Except for one thing. No baptisia in its right mind would have come out to play in all that darkness. This robust and long-lived genus is native to dry, sandy woods, bright woodland edges and prairielike habitats in the East and Midwest. It lacks our good-humored Northwestern patience when it comes to going without sun.
I'm joking of course. About our good humor. But I kid you not about the restorative powers of the false, or wild, indigo, which I'm prepared to describe as the most startlingly beautiful white-flowered perennial I know. Yes, I'd even trade six 'Casa Blanca' lilies for a good clump of B. alba, because I'm undone by the complexity of its beauty: delphinium splendor on a zaftig plant with both grace and taprooted stability.
Like its better-known blue relative, B. australis - once cultivated in the Southeast as a dye substitute for Indogofera - the white species has trifoliate gray-green leaves reminiscent of clover leaves, which are alternately arranged on extremely upright stems. The shrubby foliage of B. alba is said to hold up better through the season than that of B. australis, particularly in the South, but in less sunny locales the problem is more likely to be one of growth than wear and tear.
Even in ample sun, B. alba is slow to establish. Figure four years before you've got a mature clump. Given that I started mine in the sunny-spring-that-wasn't, I'm probably looking at five. The trade-off is that this plant has staying power, and it gets better (and more deeply rooted) with time. It's a good idea to plant it permanently and fill in with more mobile perennials while it lumbers along till three feet wide.

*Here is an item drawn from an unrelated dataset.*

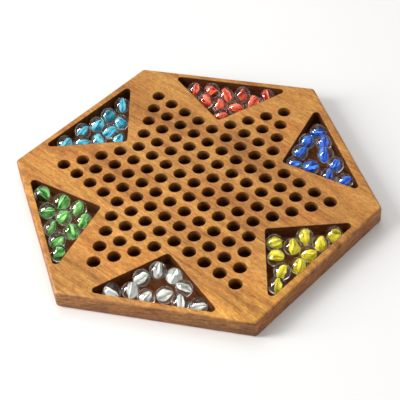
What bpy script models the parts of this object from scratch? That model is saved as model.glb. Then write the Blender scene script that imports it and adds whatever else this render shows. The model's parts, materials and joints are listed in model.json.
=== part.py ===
"""Chinese checkers board: a thick hexagonal wooden board with a star of drilled
seats, six triangular pockets along its edges, and ten glass marbles lying in each
pocket. Two of the white marbles touch and share one body.

Units are metres, +Z is up. The origin is the middle of the board's underside.
The hexagon's corners lie at 0, 60, 120 ... degrees, so +X points at a corner and
-Y is the edge that faces the player with the white marbles.
"""

import math
from typing import NamedTuple

import bmesh
import bpy
from mathutils import Matrix, Vector

MM = 0.001

# ---------------------------------------------------------------- board
# Middle of the board to an edge, by the edge's direction in degrees; the opposite
# edge has the same. The hexagon was sawn by hand, so the three aren't quite equal.
BOARD_APOTHEMS = {30: 131.7 * MM, 90: 130.2 * MM, 150: 131.4 * MM}
BOARD_THICKNESS = 17.0 * MM
BOARD_CORNER_RADIUS = 3.5 * MM      # rounding of the six upright corners
MIN_CORNER_RADIUS = 0.3 * MM        # least the arris may leave of that rounding
BOARD_CORNER_STEPS = 3
BOARD_ARRIS = 2.4 * MM              # rounding-over of the top and bottom edges
ARRIS_STEPS = 4
WOOD_COLOUR = (0.52, 0.29, 0.11)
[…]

This exhaustive sales pitch notwithstanding, you also need to know about the cross between B. alba and B. australis that's named 'Purple Smoke' - a dark-legged beauty with a head of smoky violet blooms, introduced by the North Carolina Botanical Garden and Niche Gardens of Chapel Hill. I hesitate to shout too loudly because it's hard to get a hold of, but guess what: So is the white wild form. All the more reason for you to join me in whining about its absence, in the hope that nursery folks will shut us up by giving this plant a try.